At home the yoga, HIIT, Pilates and dance workouts demand limited equipment, making it easy to work out when getting to the gym isn’t convenient. I also regularly tune into the Time to Walk audio series that offers a new high-profile guest each week who shares stories and music when out for a stroll. You may also be interested in their structured series of workouts designed for beginners, seniors, prenatal and post-partum women, get ready to ski for downhill enthusiasts and yoga for runners.
$12.99 per month / $99.99 per year
Peloton’s collection of fitness classes has everything you need in a streaming service including the ability to stack workouts to create a full-body experience starting with the warmup, cardio, strength, mobility and cool down. Another cool feature is the ability to check out the class plan which outlines the structure of the workout. It even provides a rating and difficulty scale based on feedback from other exercisers.
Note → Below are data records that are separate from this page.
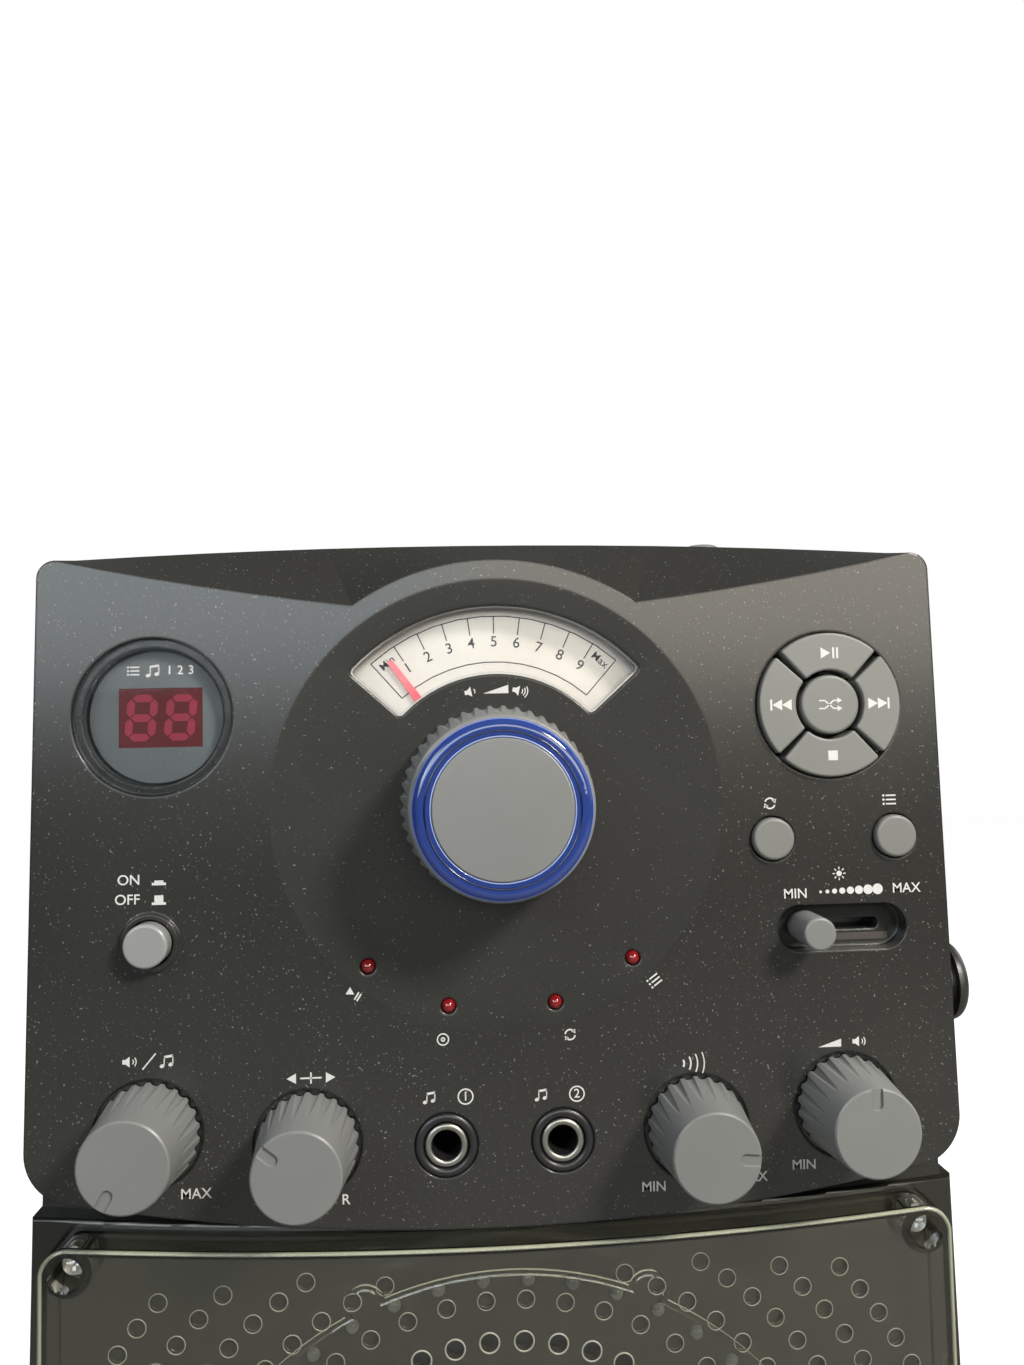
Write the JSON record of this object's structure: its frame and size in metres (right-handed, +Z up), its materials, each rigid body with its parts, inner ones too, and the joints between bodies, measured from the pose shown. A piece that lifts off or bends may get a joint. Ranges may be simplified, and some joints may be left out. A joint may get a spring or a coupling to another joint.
{
  "type": "karaoke machine",
  "caption": "Table-top karaoke machine with a control panel over a clear light cover and a top-loading disc tray under a hinged lid.",
  "frame": {"origin": "on the table, below the cabinet's middle plane and midway between the panel's face and the back", "axes": "+X to the right seen from the front, -Y out of the front, +Z up"},
  "size_m": [0.2222, 0.22, 0.3316],
  "materials": {
    "balance_knob": "satin grey",
    "cabinet_shell": "fine-grained black moulding",
    "control_board": "laminated board",
    "control_panel": "fine-grained black moulding",
    "cover_screws": "steel",
    "dial_pointer": "red moulding",
    "dial_scale": "printed plate",
    "dial_window": "clear acrylic",
    "disc_lid": "fine-grained black moulding",
    "disc_tray": "satin black moulding",
    "display_lens": "smoked acrylic",
    "display_module": "red digit block",
    "echo_knob": "satin grey",
    "gear_plate": "pressed steel",
    "guide_rods": "ground steel",
    "idler_gear": "natural acetal",
    "lid_button": "satin grey",
    "lid_window": "clear acrylic",
    "light_board": "laminated board",
    "light_cover": "clear acrylic",
    "light_lamps": "clear lamp bodies",
    "main_board": "laminated board",
    "main_knob_cap": "satin grey",
    "main_knob_ring": "blue translucent",
    "main_knob_skirt": "satin grey",
    "main_shaft": "turned steel",
    "main_volume_pot": "pressed steel can",
    "mechanism_chassis": "zinc-plated steel",
    "microphone_jack_1": "black body with plated bush",
    "microphone_jack_2": "black body with plated bush",
    "microphone_knob": "satin grey",
    "next_key": "satin grey",
    "pickup_sled": "black moulding",
    "play_key": "satin grey",
    "power_button": "satin grey",
    "power_inlet": "black moulding",
    "previous_key": "satin grey",
    "program_key": "satin grey",
    "random_key": "satin grey",
    "rear_cover": "fine-grained black moulding",
    "rear_screws": "black oxide steel",
    "repeat_key": "satin grey",
    "rubber_feet": "black rubber",
    "side_peg": "black moulding",
    "slider_cap": "satin grey",
    "slider_pot": "pressed steel frame",
    "sound_sockets": "plated brass in black bodies",
    "speaker_baffle": "fine-grained black moulding",
    "speaker_cone": "coated paper",
    "speaker_frame": "black pressed steel",
    "speaker_magnet": "ferrite and steel",
    "spindle_motor": "drawn steel can",
    "status_lamps": "red lamp bodies",
    "stop_key": "satin grey",
    "tone_pots": "pressed steel cans",
    "top_deck": "fine-grained black moulding",
    "turntable": "black moulding",
    "voice_knob": "satin grey"
  },
  "bodies": {
    "cabinet": {"cabinet_shell": "cabinet_shell", "control_board": "control_board", "control_panel": "control_panel", "cover_screws": "cover_screws", "dial_scale": "dial_scale", "dial_window": "dial_window", "disc_tray": "disc_tray", "display_lens": "display_lens", "display_module": "display_module", "gear_plate": "gear_plate", "guide_rods": "guide_rods", "light_board": "light_board", "light_cover": "light_cover", "light_lamps": "light_lamps", "main_board": "main_board", "main_volume_pot": "main_volume_pot", "mechanism_chassis": "mechanism_chassis", "microphone_jack_1": "microphone_jack_1", "microphone_jack_2": "microphone_jack_2", "power_inlet": "power_inlet", "rear_cover": "rear_cover", "rear_screws": "rear_screws", "rubber_feet": "rubber_feet", "side_peg": "side_peg", "slider_pot": "slider_pot", "sound_sockets": "sound_sockets", "speaker_baffle": "speaker_baffle", "speaker_cone": "speaker_cone", "speaker_frame": "speaker_frame", "speaker_magnet": "speaker_magnet", "spindle_motor": "spindle_motor", "status_lamps": "status_lamps", "tone_pots": "tone_pots", "top_deck": "top_deck"},
    "main_knob": {"main_knob_skirt": "main_knob_skirt", "main_knob_ring": "main_knob_ring", "main_knob_cap": "main_knob_cap", "main_shaft": "main_shaft"},
    "pointer": {"dial_pointer": "dial_pointer"},
    "idler": {"idler_gear": "idler_gear"},
    "voice_knob": {"voice_knob": "voice_knob"},
    "balance_knob": {"balance_knob": "balance_knob"},
    "echo_knob": {"echo_knob": "echo_knob"},
    "microphone_knob": {"microphone_knob": "microphone_knob"},
    "play_key": {"play_key": "play_key"},
    "next_key": {"next_key": "next_key"},
    "stop_key": {"stop_key": "stop_key"},
    "previous_key": {"previous_key": "previous_key"},
    "random_key": {"random_key": "random_key"},
    "repeat_key": {"repeat_key": "repeat_key"},
    "program_key": {"program_key": "program_key"},
    "power_button": {"power_button": "power_button"},
    "slider_cap": {"slider_cap": "slider_cap"},
    "lid": {"disc_lid": "disc_lid", "lid_window": "lid_window"},
    "lid_button": {"lid_button": "lid_button"},
    "turntable": {"turntable": "turntable"},
    "pickup": {"pickup_sled": "pickup_sled"}
  },
  "joints": [
    {"name": "main_volume_turn", "type": "hinge", "parent": "cabinet", "child": "main_knob", "pos_m": [0, -0.095, 0.27], "axis": [0, 1, 0], "range_deg": [0, 292]},
    {"name": "idler_turn", "type": "hinge", "parent": "cabinet", "child": "idler", "pos_m": [0, -0.093, 0.2556], "axis": [0, 1, 0], "range_deg": [-146, 0]},
    {"name": "pointer_turn", "type": "hinge", "parent": "cabinet", "child": "pointer", "pos_m": [0, -0.093, 0.27], "axis": [0, 1, 0], "range_deg": [0, 73]},
    {"name": "voice_turn", "type": "hinge", "parent": "cabinet", "child": "voice_knob", "pos_m": [-0.0763, -0.095, 0.2013], "axis": [0, 1, 0], "range_deg": [0, 300]},
    {"name": "balance_turn", "type": "hinge", "parent": "cabinet", "child": "balance_knob", "pos_m": [-0.0425, -0.095, 0.1979], "axis": [0, 1, 0], "range_deg": [-98, 202]},
    {"name": "echo_turn", "type": "hinge", "parent": "cabinet", "child": "echo_knob", "pos_m": [0.0425, -0.095, 0.1979], "axis": [0, 1, 0], "range_deg": [-245, 55]},
    {"name": "microphone_volume_turn", "type": "hinge", "parent": "cabinet", "child": "microphone_knob", "pos_m": [0.0763, -0.095, 0.2013], "axis": [0, 1, 0], "range_deg": [-150, 150]},
    {"name": "play_press", "type": "slide", "parent": "cabinet", "child": "play_key", "axis": [0, 1, 0], "range_m": [0, 0.0006], "stiffness_N_per_m": 600, "springref_m": -0.0003},
    {"name": "next_press", "type": "slide", "parent": "cabinet", "child": "next_key", "axis": [0, 1, 0], "range_m": [0, 0.0006], "stiffness_N_per_m": 600, "springref_m": -0.0003},
    {"name": "stop_press", "type": "slide", "parent": "cabinet", "child": "stop_key", "axis": [0, 1, 0], "range_m": [0, 0.0006], "stiffness_N_per_m": 600, "springref_m": -0.0003},
    {"name": "previous_press", "type": "slide", "parent": "cabinet", "child": "previous_key", "axis": [0, 1, 0], "range_m": [0, 0.0006], "stiffness_N_per_m": 600, "springref_m": -0.0003},
    {"name": "random_press", "type": "slide", "parent": "cabinet", "child": "random_key", "axis": [0, 1, 0], "range_m": [0, 0.0006], "stiffness_N_per_m": 600, "springref_m": -0.0003},
    {"name": "repeat_press", "type": "slide", "parent": "cabinet", "child": "repeat_key", "axis": [0, 1, 0], "range_m": [0, 0.0006], "stiffness_N_per_m": 600, "springref_m": -0.0003},
    {"name": "program_press", "type": "slide", "parent": "cabinet", "child": "program_key", "axis": [0, 1, 0], "range_m": [0, 0.0006], "stiffness_N_per_m": 600, "springref_m": -0.0003},
    {"name": "power_press", "type": "slide", "parent": "cabinet", "child": "power_button", "axis": [0, 1, 0], "range_m": [0, 0.0025]},
    {"name": "light_slide", "type": "slide", "parent": "cabinet", "child": "slider_cap", "axis": [1, 0, 0], "range_m": [0, 0.0158]},
    {"name": "lid_hinge", "type": "hinge", "parent": "cabinet", "child": "lid", "pos_m": [0, 0.08, 0.325], "axis": [-1, 0, 0], "range_deg": [0, 75]},
    {"name": "lid_button_press", "type": "slide", "parent": "cabinet", "child": "lid_button", "axis": [0, 0, -1], "range_m": [0, 0.0015], "stiffness_N_per_m": 400, "springref_m": -0.0005},
    {"name": "turntable_spin", "type": "hinge", "parent": "cabinet", "child": "turntable", "pos_m": [0, 0.008, 0.3146], "axis": [0, 0, 1], "continuous": true},
    {"name": "pickup_slide", "type": "slide", "parent": "cabinet", "child": "pickup", "axis": [1, 0, 0], "range_m": [0, 0.035]}
  ],
  "couplings": [
    {"joint": "idler_turn", "follows": "main_volume_turn", "ratio": -0.5},
    {"joint": "pointer_turn", "follows": "main_volume_turn", "ratio": 0.25}
  ]
}
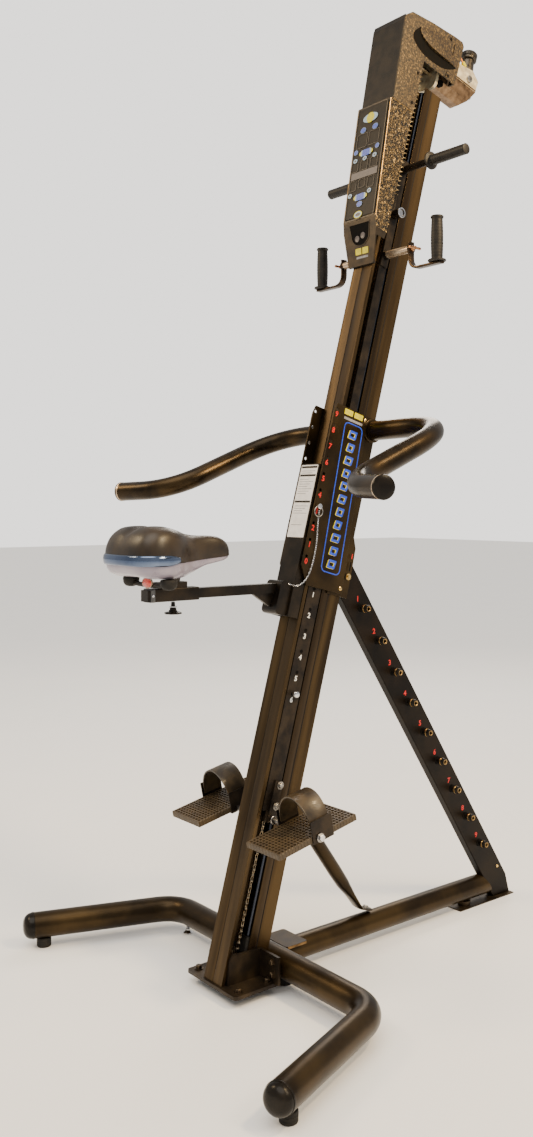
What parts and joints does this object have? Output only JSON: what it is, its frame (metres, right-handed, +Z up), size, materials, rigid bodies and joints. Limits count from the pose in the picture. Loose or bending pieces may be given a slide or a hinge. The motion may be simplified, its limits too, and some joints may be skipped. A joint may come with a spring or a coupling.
{
  "type": "vertical climber machine",
  "caption": "Leaning slotted mast on a tube base, with chain-linked pedals and hand bars, a saddle on a sliding post, handlebars and a console.",
  "frame": {"origin": "on the floor, in the machine's plane of symmetry (x = 0), in the middle of its length from the tail of the saddle to the end of the rear foot plate", "axes": "+Z up, +X to the user's right, +Y the way the user faces; the mast leans its top towards +Y"},
  "size_m": [1.0626, 1.275, 2.3746],
  "materials": {
    "black_frame": "satin",
    "bronze_mast": "satin",
    "hammered": "textured",
    "panel": "satin",
    "rubber": "matte",
    "tread": "matte",
    "chrome": "polished",
    "cast": "satin",
    "steel_rod": "satin",
    "vinyl": "satin",
    "shell": "gloss"
  },
  "bodies": {
    "root": {"base_plate": "black_frame", "cross_tube": "black_frame", "rear_tube": "black_frame", "rear_foot_plate": "bronze_mast", "leg_foot_right": "rubber", "leg_foot_left": "rubber", "centre_foot": "rubber", "leveller_right": "chrome", "leveller_left": "chrome", "lower_brace": "black_frame", "mast": "bronze_mast", "chain": "steel_rod", "guide_rod_right": "steel_rod", "guide_rod_left": "steel_rod", "collar_plate_right": "black_frame", "collar_plate_left": "black_frame", "rear_channel": "black_frame", "lanyard": "chrome", "rear_strut": "black_frame", "handlebar_right": "black_frame", "handlebar_left": "black_frame", "handlebar_cap_right": "rubber", "handlebar_cap_left": "rubber", "head_casing": "hammered", "head_front_cover": "panel", "console_housing": "hammered", "console_panel": "panel", "resistance_unit": "cast"},
    "right_foot": {"foot_carriage_right": "black_frame", "pedal_axle_right": "chrome"},
    "right_pedal": {"pedal_right": "tread", "strap_cradle_right": "black_frame", "toe_strap_right": "rubber"},
    "right_lock_pin": {"lock_pin_right": "chrome"},
    "right_hand": {"hand_bar_right": "black_frame", "upper_grip_right": "rubber"},
    "right_handle": {"handle_hook_right": "black_frame", "handle_grip_right": "rubber"},
    "right_clamp": {"clamp_screw_right": "cast"},
    "left_foot": {"foot_carriage_left": "black_frame", "pedal_axle_left": "chrome"},
    "left_pedal": {"pedal_left": "tread", "strap_cradle_left": "black_frame", "toe_strap_left": "rubber"},
    "left_lock_pin": {"lock_pin_left": "chrome"},
    "left_hand": {"hand_bar_left": "black_frame", "upper_grip_left": "rubber"},
    "left_handle": {"handle_hook_left": "black_frame", "handle_grip_left": "rubber"},
    "left_clamp": {"clamp_screw_left": "cast"},
    "top_sprocket": {"top_sprocket": "chrome"},
    "bottom_sprocket": {"bottom_sprocket": "chrome"},
    "resistance_knob": {"resistance_knob": "black_frame"},
    "seat_pin": {"seat_pin": "chrome"},
    "seat": {"seat_post": "black_frame", "seat_arm": "black_frame"},
    "saddle": {"saddle_slider": "black_frame", "saddle_shell": "shell", "saddle_pad": "vinyl"},
    "saddle_knob": {"saddle_knob": "rubber"}
  },
  "joints": [
    {"name": "right_stroke", "type": "slide", "parent": "root", "child": "right_foot", "axis": [0, 0.263, 0.9648], "range_m": [-0.25, 0.25]},
    {"name": "right_pedal_tilt", "type": "hinge", "parent": "right_foot", "child": "right_pedal", "pos_m": [0, -0.2555, 0.38447], "axis": [1, 0, 0], "range_deg": [-35, 25]},
    {"name": "right_lock_pin_pull", "type": "slide", "parent": "right_foot", "child": "right_lock_pin", "axis": [1, 0, 0], "range_m": [0, 0.03]},
    {"name": "right_hand_height", "type": "slide", "parent": "right_foot", "child": "right_hand", "axis": [0, 0.263, 0.9648], "range_m": [-0.1524, 0]},
    {"name": "right_handle_turn", "type": "hinge", "parent": "right_hand", "child": "right_handle", "pos_m": [0, 0.11314, 1.74688], "axis": [1, 0, 0], "range_deg": [-100, 100]},
    {"name": "right_clamp_turn", "type": "hinge", "parent": "right_hand", "child": "right_clamp", "pos_m": [0, 0.11314, 1.74688], "axis": [1, 0, 0], "continuous": true},
    {"name": "left_stroke", "type": "slide", "parent": "root", "child": "left_foot", "axis": [0, 0.263, 0.9648], "range_m": [-0.25, 0.25]},
    {"name": "left_pedal_tilt", "type": "hinge", "parent": "left_foot", "child": "left_pedal", "pos_m": [0, -0.2555, 0.38447], "axis": [1, 0, 0], "range_deg": [-35, 25]},
    {"name": "left_lock_pin_pull", "type": "slide", "parent": "left_foot", "child": "left_lock_pin", "axis": [-1, 0, 0], "range_m": [0, 0.03]},
    {"name": "left_hand_height", "type": "slide", "parent": "left_foot", "child": "left_hand", "axis": [0, 0.263, 0.9648], "range_m": [-0.1524, 0]},
    {"name": "left_handle_turn", "type": "hinge", "parent": "left_hand", "child": "left_handle", "pos_m": [0, 0.11314, 1.74688], "axis": [1, 0, 0], "range_deg": [-100, 100]},
    {"name": "left_clamp_turn", "type": "hinge", "parent": "left_hand", "child": "left_clamp", "pos_m": [0, 0.11314, 1.74688], "axis": [1, 0, 0], "continuous": true},
    {"name": "top_sprocket_turn", "type": "hinge", "parent": "root", "child": "top_sprocket", "pos_m": [0, 0.25614, 2.27901], "axis": [0, 0.9648, -0.263], "range_deg": [-800.8, 800.8]},
    {"name": "bottom_sprocket_turn", "type": "hinge", "parent": "root", "child": "bottom_sprocket", "pos_m": [0, -0.34199, 0.08508], "axis": [0, 0.9648, -0.263], "range_deg": [-800.8, 800.8]},
    {"name": "resistance_turn", "type": "hinge", "parent": "root", "child": "resistance_knob", "pos_m": [0, 0.46023, 2.33945], "axis": [0, 0.263, 0.9648], "range_deg": [-135, 135]},
    {"name": "seat_pin_pull", "type": "slide", "parent": "root", "child": "seat_pin", "axis": [1, 0, 0], "range_m": [0, 0.03]},
    {"name": "seat_height", "type": "slide", "parent": "root", "child": "seat", "axis": [0, 0.263, 0.9648], "range_m": [-0.1224, 0.2448]},
    {"name": "saddle_reach", "type": "slide", "parent": "seat", "child": "saddle", "axis": [0, 1, 0], "range_m": [0, 0.1]},
    {"name": "saddle_knob_turn", "type": "hinge", "parent": "saddle", "child": "saddle_knob", "pos_m": [0, -0.4995, 0.89], "axis": [0, 0, 1], "continuous": true}
  ],
  "couplings": [
    {"joint": "left_stroke", "follows": "right_stroke", "ratio": -1},
    {"joint": "top_sprocket_turn", "follows": "right_stroke", "rad_per_m": -55.556},
    {"joint": "bottom_sprocket_turn", "follows": "right_stroke", "rad_per_m": -55.556}
  ]
}
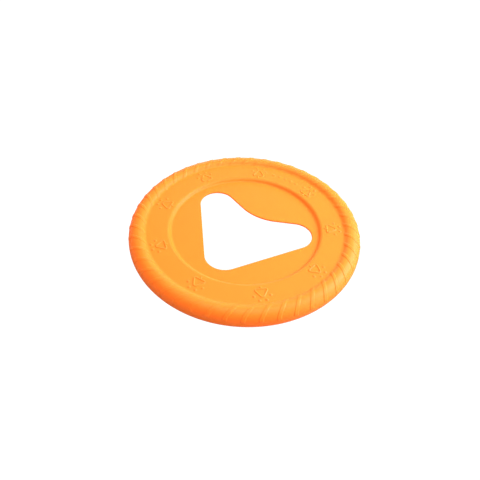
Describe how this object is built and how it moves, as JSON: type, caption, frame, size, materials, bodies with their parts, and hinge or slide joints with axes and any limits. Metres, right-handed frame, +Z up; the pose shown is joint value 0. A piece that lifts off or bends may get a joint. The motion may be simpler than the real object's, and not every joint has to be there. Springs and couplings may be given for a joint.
{
  "type": "flying disc",
  "caption": "Soft rubber fetch disc with a curled rim with a ribbed tread, a flat band of paw prints and a rounded triangular grip hole through its recessed centre.",
  "frame": {"origin": "centre of the disc, on the plane that its rim rests on", "axes": "+Z up along the disc's centre line; +Y from the grip hole's rounded corner to its hollow side"},
  "size_m": [0.221, 0.221, 0.0194],
  "materials": {
    "orange_rubber": "satin moulded"
  },
  "bodies": {
    "root": {"centre_plate": "orange_rubber", "flight_band": "orange_rubber", "rim_shoulder": "orange_rubber", "rim_crown": "orange_rubber", "rim_lip": "orange_rubber", "tread_sector_1": "orange_rubber", "tread_sector_2": "orange_rubber", "tread_sector_3": "orange_rubber", "tread_sector_4": "orange_rubber", "tread_sector_5": "orange_rubber", "tread_sector_6": "orange_rubber", "tread_sector_7": "orange_rubber", "tread_sector_8": "orange_rubber", "tread_sector_9": "orange_rubber", "paw_print_1": "orange_rubber", "paw_print_2": "orange_rubber", "paw_print_3": "orange_rubber", "paw_print_4": "orange_rubber", "paw_print_5": "orange_rubber", "paw_print_6": "orange_rubber", "paw_print_7": "orange_rubber", "paw_print_8": "orange_rubber", "paw_print_9": "orange_rubber", "dot_row": "orange_rubber"}
  },
  "joints": []
}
But the selling point of Peloton virtual fitness offerings is their instructors. High energy, super personable and not afraid to have fun, the instructors keep you engaged. That said they could do with more diversity in their team in terms of age and body shape and size.
Also worth noting is that you don’t need a Peloton bike or treadmill to enjoy the workouts. There are plenty of workouts that need nothing more than a mat and weights. They even have a series of audio outdoor workouts for runners and walkers.
$16.99 per month
The Lululemon Studio app has the instructors and variety in class length and intensity that are core to a good virtual fitness service, but what sets it apart from others is the partnership with other streaming services, which allows you to experience other cool fitness brands like DogPound, AARMY, pure barre and Rumble. Originally designed to run on The Mirror, which is sold exclusively by Lululemon, the virtual classes translate perfectly to your device or television.
Also worth noting are the chair workouts (strength, cardio, dance and meditation), which are great options for anyone with mobility issues and is the only one of the four virtual services listed here to include seated exercises.
$39.00 per month (includes up to 6 profiles)
Like the other virtual fitness services, Nike Training lets you choose the type, and length of workout, but unlike the others there’s no monthly fee. Yet despite the no-fee policy, it doesn’t come across as a low-end option. There are plenty of traditional workouts (strength, cardio, HIIT, yoga) to choose from, including a series of workouts designed for parents to do with their kids and a surprisingly large catalogue of pregnancy and post-partem workouts — which is cool. That said, you can’t choose the music or the instructor, which for many people won’t be a dealbreaker considering it’s free.
You can customize your workout plans, sync it to your Apple Watch and earn achievement badges, all features offered in the paid services. So if price point is an issue, the Nike Training app is a great option.